## Begin Dataset section

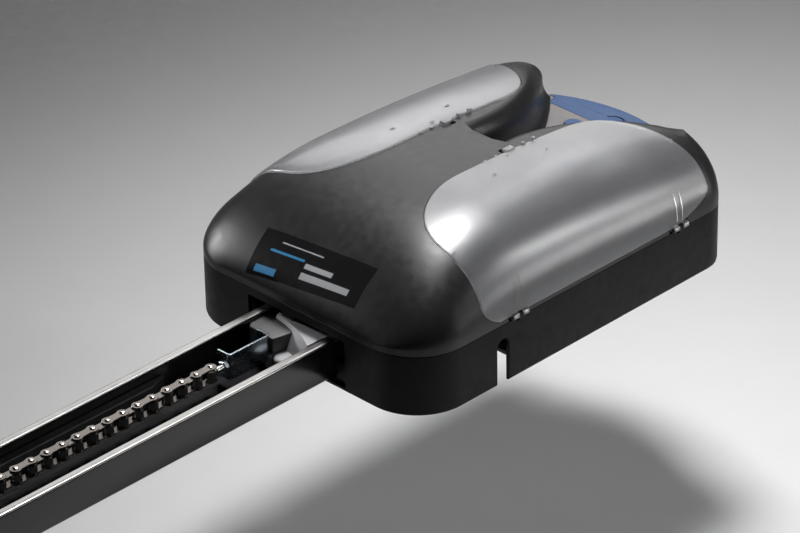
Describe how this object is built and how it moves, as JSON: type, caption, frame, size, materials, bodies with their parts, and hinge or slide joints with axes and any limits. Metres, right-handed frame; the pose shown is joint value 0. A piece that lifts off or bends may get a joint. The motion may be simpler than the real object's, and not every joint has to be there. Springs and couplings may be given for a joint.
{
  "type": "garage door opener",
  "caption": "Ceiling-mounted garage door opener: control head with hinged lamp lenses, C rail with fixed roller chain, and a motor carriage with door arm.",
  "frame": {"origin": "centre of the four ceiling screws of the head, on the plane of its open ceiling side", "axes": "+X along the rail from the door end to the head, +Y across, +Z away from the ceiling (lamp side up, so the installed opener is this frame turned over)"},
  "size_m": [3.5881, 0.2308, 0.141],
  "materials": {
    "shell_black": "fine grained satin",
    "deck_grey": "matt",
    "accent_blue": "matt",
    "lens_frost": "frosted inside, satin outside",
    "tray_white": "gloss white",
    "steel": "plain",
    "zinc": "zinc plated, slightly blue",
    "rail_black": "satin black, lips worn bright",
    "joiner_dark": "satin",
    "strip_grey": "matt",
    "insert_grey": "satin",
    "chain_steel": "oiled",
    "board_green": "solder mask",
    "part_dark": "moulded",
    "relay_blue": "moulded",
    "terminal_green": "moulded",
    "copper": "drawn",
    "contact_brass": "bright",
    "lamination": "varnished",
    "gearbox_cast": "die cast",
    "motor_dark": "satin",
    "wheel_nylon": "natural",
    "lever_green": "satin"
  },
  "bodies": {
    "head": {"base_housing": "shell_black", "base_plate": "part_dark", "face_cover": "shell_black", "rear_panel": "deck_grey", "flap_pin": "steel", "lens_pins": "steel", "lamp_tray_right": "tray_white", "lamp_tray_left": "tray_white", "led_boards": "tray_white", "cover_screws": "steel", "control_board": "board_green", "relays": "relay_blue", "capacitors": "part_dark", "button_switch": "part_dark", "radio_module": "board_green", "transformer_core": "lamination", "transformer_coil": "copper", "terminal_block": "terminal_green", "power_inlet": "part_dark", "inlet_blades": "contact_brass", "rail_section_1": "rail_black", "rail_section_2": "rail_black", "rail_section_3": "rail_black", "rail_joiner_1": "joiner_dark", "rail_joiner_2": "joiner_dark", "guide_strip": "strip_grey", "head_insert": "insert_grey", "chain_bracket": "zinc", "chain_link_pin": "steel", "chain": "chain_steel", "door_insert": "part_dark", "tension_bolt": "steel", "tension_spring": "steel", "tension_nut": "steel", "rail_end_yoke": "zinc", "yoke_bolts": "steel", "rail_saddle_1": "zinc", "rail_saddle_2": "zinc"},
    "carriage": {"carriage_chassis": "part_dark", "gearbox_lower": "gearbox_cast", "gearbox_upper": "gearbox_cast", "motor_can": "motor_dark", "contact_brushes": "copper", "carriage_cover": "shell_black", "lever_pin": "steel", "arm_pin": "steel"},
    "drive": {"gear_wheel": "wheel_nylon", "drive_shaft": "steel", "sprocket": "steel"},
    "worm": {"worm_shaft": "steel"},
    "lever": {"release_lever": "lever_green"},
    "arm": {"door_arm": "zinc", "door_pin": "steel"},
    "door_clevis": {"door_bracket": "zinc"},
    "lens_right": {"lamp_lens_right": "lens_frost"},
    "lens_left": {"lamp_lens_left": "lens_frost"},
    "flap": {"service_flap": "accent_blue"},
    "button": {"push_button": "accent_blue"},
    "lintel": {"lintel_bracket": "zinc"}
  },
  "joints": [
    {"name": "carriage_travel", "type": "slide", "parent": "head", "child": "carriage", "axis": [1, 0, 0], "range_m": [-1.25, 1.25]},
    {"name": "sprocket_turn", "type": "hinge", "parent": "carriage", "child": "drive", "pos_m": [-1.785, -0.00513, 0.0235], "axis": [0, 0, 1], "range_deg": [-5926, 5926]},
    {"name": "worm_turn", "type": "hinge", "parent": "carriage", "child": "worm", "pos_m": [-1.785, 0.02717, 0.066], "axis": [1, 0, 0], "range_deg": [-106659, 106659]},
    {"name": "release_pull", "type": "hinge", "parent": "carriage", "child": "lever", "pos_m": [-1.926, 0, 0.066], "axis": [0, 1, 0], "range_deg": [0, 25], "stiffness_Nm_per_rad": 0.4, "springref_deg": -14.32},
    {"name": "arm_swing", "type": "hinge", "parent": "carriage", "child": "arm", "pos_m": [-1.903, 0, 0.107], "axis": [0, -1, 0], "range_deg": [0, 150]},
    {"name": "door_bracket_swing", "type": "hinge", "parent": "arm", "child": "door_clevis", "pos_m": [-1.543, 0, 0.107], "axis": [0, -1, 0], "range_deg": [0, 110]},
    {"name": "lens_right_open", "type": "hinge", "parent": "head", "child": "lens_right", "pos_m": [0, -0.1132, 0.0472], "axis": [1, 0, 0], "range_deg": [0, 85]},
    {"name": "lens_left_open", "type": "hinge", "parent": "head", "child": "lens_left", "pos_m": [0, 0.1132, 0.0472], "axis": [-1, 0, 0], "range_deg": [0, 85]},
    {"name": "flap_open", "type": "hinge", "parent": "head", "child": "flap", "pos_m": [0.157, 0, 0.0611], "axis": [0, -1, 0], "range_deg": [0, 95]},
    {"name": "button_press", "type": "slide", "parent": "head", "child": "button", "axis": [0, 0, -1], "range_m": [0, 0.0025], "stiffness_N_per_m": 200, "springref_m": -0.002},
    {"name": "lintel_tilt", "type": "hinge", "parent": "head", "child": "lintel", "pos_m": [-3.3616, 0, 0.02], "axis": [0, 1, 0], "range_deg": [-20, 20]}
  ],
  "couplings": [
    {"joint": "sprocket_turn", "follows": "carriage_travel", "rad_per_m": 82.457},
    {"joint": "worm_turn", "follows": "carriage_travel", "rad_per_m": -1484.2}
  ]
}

## End Dataset section

- _Given request_
Find all lines holding the string "this" and copy them.

- _Output below_
Describe how this object is built and how it moves, as JSON: type, caption, frame, size, materials, bodies with their parts, and hinge or slide joints with axes and any limits. Metres, right-handed frame; the pose shown is joint value 0. A piece that lifts off or bends may get a joint. The motion may be simpler than the real object's, and not every joint has to be there. Springs and couplings may be given for a joint.
  "frame": {"origin": "centre of the four ceiling screws of the head, on the plane of its open ceiling side", "axes": "+X along the rail from the door end to the head, +Y across, +Z away from the ceiling (lamp side up, so the installed opener is this frame turned over)"},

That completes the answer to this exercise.